In recent years, endoscopes have been widely used in medical as well as industrial applications. For medical applications, a capsule endoscope has been proposed which greatly reduces the pain associated with obtaining images of internal body parts. Instead of the endoscope including an optical probe having an insertion part, the endoscope is miniaturized and contained within a capsule that is swallowed by a patient. The capsule then radio transmits images as it passes through the body to a receiver located outside the body. One example of such a capsule endoscope is Japanese Laid-Open Patent Application 2001-91860.

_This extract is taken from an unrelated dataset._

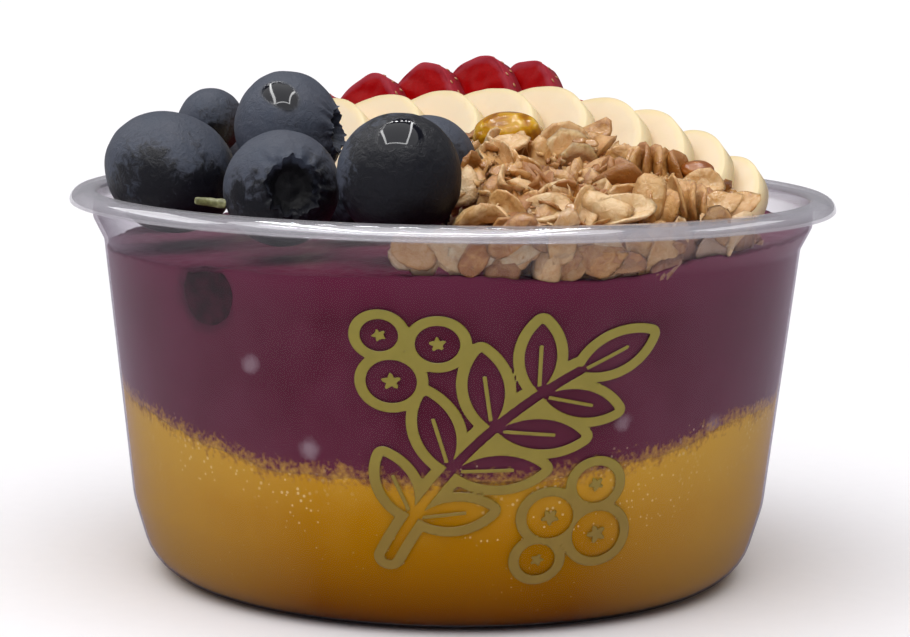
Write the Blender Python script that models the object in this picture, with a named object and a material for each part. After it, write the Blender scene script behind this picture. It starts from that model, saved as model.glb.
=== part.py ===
"""Acai bowl in its clear deli bowl.

A thin thermoformed bowl holds a mango layer under a thick acai layer. On the acai lie blueberries
(front left and round the back), a row of banana slices, a row of strawberry slices behind it and
a heap of granola at the front right.

Metres, +Z up. The origin is the centre of the flat base, and -Y is the front.
"""

import math

import bmesh
import bpy
import numpy as np
from mathutils import Matrix, Vector

# ---------------------------------------------------------------- driving dimensions
MM = 0.001
GAP = 0.3 * MM              # clearance between pieces that touch
SEGMENTS = 40               # facets round the bowl and its fillings

HEIGHT = 60.0 * MM          # base to rim
SHEET = 0.6 * MM            # wall of the formed sheet
LIP_RADIUS = 59.5 * MM      # outside of the turned-down lip
LIP_BEND = 1.3 * MM         # radius inside the lip's rounded edge
SEAT_RADIUS = 55.9 * MM     # upright band under the rim that a lid presses into
SEAT_DEPTH = 4.4 * MM
STEP_RADIUS = 54.2 * MM     # foot of the stacking step under that band
STEP_DEPTH = 7.8 * MM
SHOULDER_RADIUS = 49.7 * MM  # foot of the tapered wall
SHOULDER_HEIGHT = 11.8 * MM
HEEL_RADIUS = 8.0 * MM      # rounding between wall and base
BASE_RADIUS = 40.2 * MM     # flat face that it stands on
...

In this conventional example, an objective lens and an illumination means formed of light emitting elements which are symmetrically located on opposite sides of the objective lens, are incorporated inside a roughly hemispherical transparent dome. An object is illuminated by the light emitting elements, and reflected light is then imaged onto an image sensor using an objective optical system. Further, the objective lens is fixed relative to the interior of the roughly hemispherical transparent dome as follows. After a barrel for the objective lens is moved with respect to the exposed image sensor so that focusing adjustment is performed, the objective lens is fixed to the lens holding cylinder of the barrel with a fixing screw. Consequently, dust or shaved particles of the lens frame that may be generated upon focusing, may cling to the front surface of the image sensor. Therefore, there has been an instance in which this has prevented a proper image from being obtained. Also, it is possible that such dust or shaved particles may damage the image sensor. Furthermore, where a transparent cover for the purpose of protecting the image sensor has been installed, there has been an instance where dust clings to a surface of the transparent cover and causes a portion of the image to be obscured.
In addition, in the above-mentioned design, the image sensor and the objective lens are positioned via multiple members. Due to the manufacturing and assembly tolerance of each member being finite, this increases the likelihood that an optical parameter of importance, such as angle of view or depth of field, will be incorrect due to the integration of tolerances of many components.